We settle into the old beds that my great grandparents bought in the 1920s. We fall asleep to the hum of the adults talking, and ice tinkling in the glasses. The night owls are calling. What are they saying? Don’t they know the mice can hear them?
Here is what I really want to tell you. I know those nights weren’t all beautiful. I know that heartbreak and anger and joy and love and everything in between coursed through my family the way it does every human family. What I remember is the way singing together solved everything. I remember how beautiful those voices were, how happy I was when we sat together in that old room, in that house that was built when witches lived in the woods, will o’ wisps appeared by the dunes, and wolves roamed the island howling their one true note, calling to each other again and again, over and over, until wild joy became the night sky.
No wonder you can talk to the whales and see inside the walls of old houses—you bring that nurturing, song-filled energy to everything. It lives through you now. How fortunate you are to have had such a family and such a childhood!
I was hiking with a friend the other day who recounted how her elderly mother, in her mid-seventies, scaled a cliff the locals have now named after her. To have had such a mother! I see clearly how that woman shaped my friend into the strong force she is now, in her own old age. I've been thinking a lot about this lately: who might I have been, given a different mother?
Thank you for sharing your family with us!

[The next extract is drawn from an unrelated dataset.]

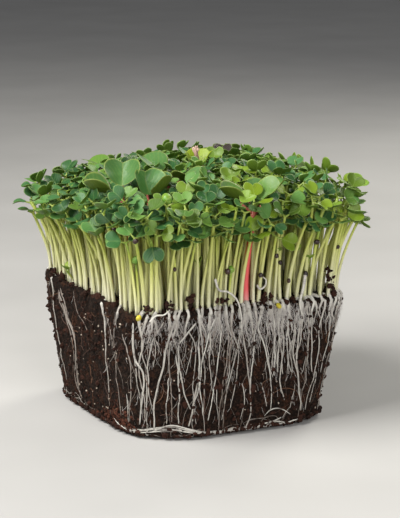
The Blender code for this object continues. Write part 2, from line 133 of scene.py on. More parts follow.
# Fine seed leaves: half of each outline from the blade's foot to its notch, as (across, along)
FINE_HALF = (
    (0.0, 0.0026), (0.0016, 0.0032), (0.0036, 0.0044), (0.0047, 0.0062), (0.0044, 0.0082),
    (0.0030, 0.0096), (0.0014, 0.0095), (0.0, 0.0082)
)
FINE_CENTRE = 0.0058
FINE_SIDE_POINTS = 11
FINE_RINGS = (0.5, 0.9)
RADISH_HALF = (
    (0.0, 0.0060), (0.0028, 0.0064), (0.0060, 0.0086), (0.0077, 0.0124), (0.0071, 0.0160),
    (0.0046, 0.0181), (0.0020, 0.0180), (0.0, 0.0171)
)
RADISH_CENTRE = 0.0120
RADISH_SIDE_POINTS = 18
RADISH_RINGS = (0.3, 0.6, 0.85, 0.95)
RADISH_FOLD = 0.0017
BLADE_THICKNESS = 0.0004
RIM_THINNING = 0.6
STEM_RINGS = 9
STEM_SIDES = 6
STEM_SWAY = 0.0011
STEM_SUNK = 0.05
STEM_TAPER = 0.3
STALK_SAG = 0.12
STALK_SHARE = 0.45

# Each blade's own shape: how far its sides and its rim rise, its end bends down and its rim waves
CUPS = (0.0001, 0.0018)
BOWLS = (-0.0003, 0.0014)
CURLS = (-0.0020, 0.0004)
WAVES = (0.0001, 0.0004)

# Roots on the block's sides, which stand at a mean reach from its middle
ROOT_SEED = 23
BUNDLE_HEIGHT = 0.0027
MEAN_REACH = 0.055
ROOT_TOP = BLOCK_HEIGHT - 0.0012
HIGHEST_ROOT = BLOCK_HEIGHT - 0.0006
ROOT_STEPS = 4

# Level ways, towards the camera and to its right
LEVEL = Vector((math.sin(AZIMUTH), -math.cos(AZIMUTH), 0))
LEVEL_RIGHT = Vector((math.cos(AZIMUTH), math.sin(AZIMUTH), 0))


def camera_axes():
    """Where the camera stands, and the ways ahead of it, to its right and up."""
    back = Vector((math.sin(AZIMUTH) * math.cos(ELEVATION), -math.cos(AZIMUTH) * math.cos(ELEVATION),
                   math.sin(ELEVATION)))
    place = LOOKED_AT + back * DISTANCE
    aim = LOOKED_AT + LEVEL_RIGHT * AIM_RIGHT + back.cross(LEVEL_RIGHT) * AIM_UP
    ahead = (aim - place).normalized()
    right = ahead.cross(Vector((0, 0, 1))).normalized()
    return place, ahead, right, right.cross(ahead)


CAMERA, AHEAD, RIGHT, UP = camera_axes()
FOCAL = LENS / SENSOR * PHOTO_HEIGHT


def in_photo(point):
    """The photo's pixel where a point shows, and how far the point is from the camera."""
    ray = Vector(point) - CAMERA
    depth = ray.dot(AHEAD)
    column = PHOTO_WIDTH / 2 + FOCAL * ray.dot(RIGHT) / depth
    row = PHOTO_HEIGHT / 2 - FOCAL * ray.dot(UP) / depth
    return column, row, depth


def block_size(height, out=0.0):
    """Width, depth and corner radius of the block at a height, grown outwards by out."""
    inset = (BLOCK_HEIGHT - height) * math.tan(SIDE_TAPER)
    if height < FOOT_ROUND:
        inset += FOOT_ROUND - math.sqrt(FOOT_ROUND**2 - (FOOT_ROUND - height) ** 2)
    over = height - RIM_HEIGHT
    if over > 0:
        inset += RIM_ROUND - math.sqrt(max(RIM_ROUND**2 - over**2, 0.0))
    share = height / BLOCK_HEIGHT
    corner = FOOT_CORNER + (TOP_CORNER - FOOT_CORNER) * share
    return BLOCK_WIDTH + 2 * (out - inset), BLOCK_DEPTH + 2 * (out - inset), corner + out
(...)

Rebecca- I love the way you ended this piece: “What I remember is the way singing together solved everything. I remember how beautiful those voices were, how happy I was when we sat together in that old room, in that house that was built when witches lived in the woods, will o’ wisps appeared by the dunes, and wolves roamed the island howling their one true note, calling to each other again and again, over and over, until wild joy became the night sky.” Something about the series of sentences you strung together really made sense. I appreciate this.